Much  more serious than our position is the impact these disciplines have had on the south and west of the Euro area. Far from creating stability, the Euro scheme  gave Ireland and Spain a wild ride. First it led to a massive boom, with asset inflation on a big scale, over development of property and over extension of bank credit. Then it gave them a big bust, where all of that reversed. In Italy’s case it has given them more than a decade of pitifully low growth and high unemployment. In Greece it has led to a major slump with large falls in living standards. In Cyprus a banking crash led to people not being able to withdraw their Euros from some banks, and suffering losses on larger deposits.

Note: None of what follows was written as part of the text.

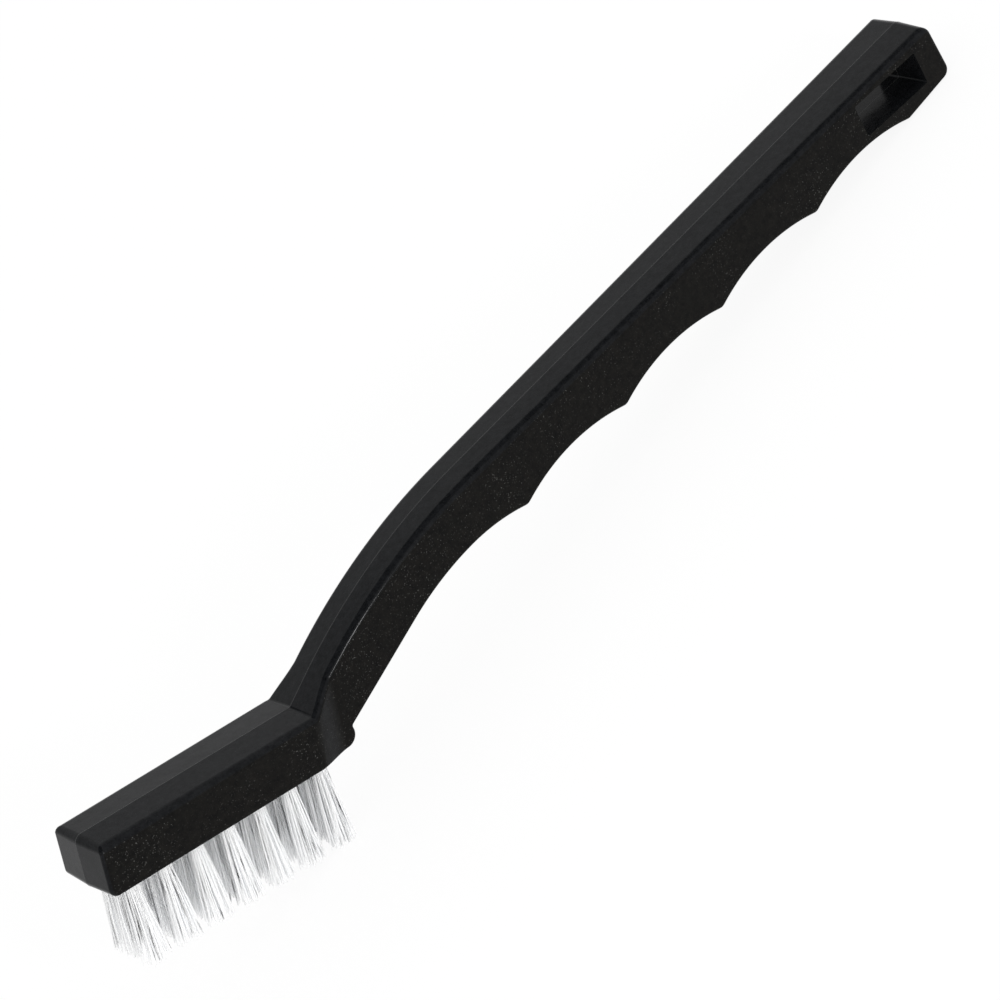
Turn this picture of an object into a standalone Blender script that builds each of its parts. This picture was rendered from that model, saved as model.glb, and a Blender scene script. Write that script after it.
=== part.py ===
"""Utility brush: a one-piece moulded handle with three rows of nylon tufts held by flat wire anchors.

The handle is drawn in its own frame, whose origin is the first finger cusp: X runs along the cusps towards
the tail, Y across the handle and Z towards its back. The block that carries the tufts has a frame of its
own, with X from the nose to the heel and Z into the block. The brush then leans as it does when it is laid
down, on the tail's lower edge and on the tips of the last tufts.
"""

import math
import random

import bmesh
import bpy
from mathutils import Matrix, Vector

for item in list(bpy.data.objects):
    bpy.data.objects.remove(item, do_unlink=True)

MM = 0.001

# Grip, seen from the side
CUSP_PITCH = 21.5 * MM
SCALLOP_COUNT = 4
SCALLOP_DEPTH = 2.0 * MM
CUSP_RADIUS = 1.6 * MM
BACK_HEIGHT = 11.0 * MM            # from the first cusp up to the back
BACK_TAPER = math.radians(0.37)    # the back comes down towards the tail
TAIL_LENGTH = 10.5 * MM            # past the last cusp
TAIL_UNDERCUT = math.radians(4.9)
TAIL_TOP_RADIUS = 1.55 * MM
TAIL_LOW_RADIUS = 1.75 * MM

# Neck, a long arc above that runs out straight to the bend, and a palm hollow below
NECK_START = 5.2 * MM              # in front of the first cusp
NECK_RADIUS = 91.6 * MM
NECK_TURN = math.radians(23.25)
NECK_STRAIGHT = 4.7 * MM
BEND_RADIUS = 0.6 * MM
PALM_RADIUS = 46.0 * MM
NOTCH_REACH = 4.8 * MM             # from the bend, along the cusps
NOTCH_DROP = 7.13 * MM             # from the bend, down
NOTCH_RADIUS = 0.3 * MM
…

Today the voters of Italy and Spain are saying they want reform of the Euro. They want more latitude to spend more, tax less and borrow more to try to accelerate growth and job creation. It is important how the EU responds. If they seek to do to Italy what they did to Greece, we are all in for a very bumpy ride. What they need to do is to move more rapidly to complete their political union, and to put into it a system of transfers of cash from rich to poor and from surplus to deficit areas. In the UK large sums are moved to the areas that need it via the nationwide benefits system and the Council revenue support grants. That is why the sterling single currency area does not  have these periodic crises we see in the Eurozone. If they are not prepared to do this then they need an orderly break up of the zone so deficit countries can devalue against Germany and price themselves back into markets. When they broke up the rouble zone the countries that got out and established their own currencies soon did well out of that reform.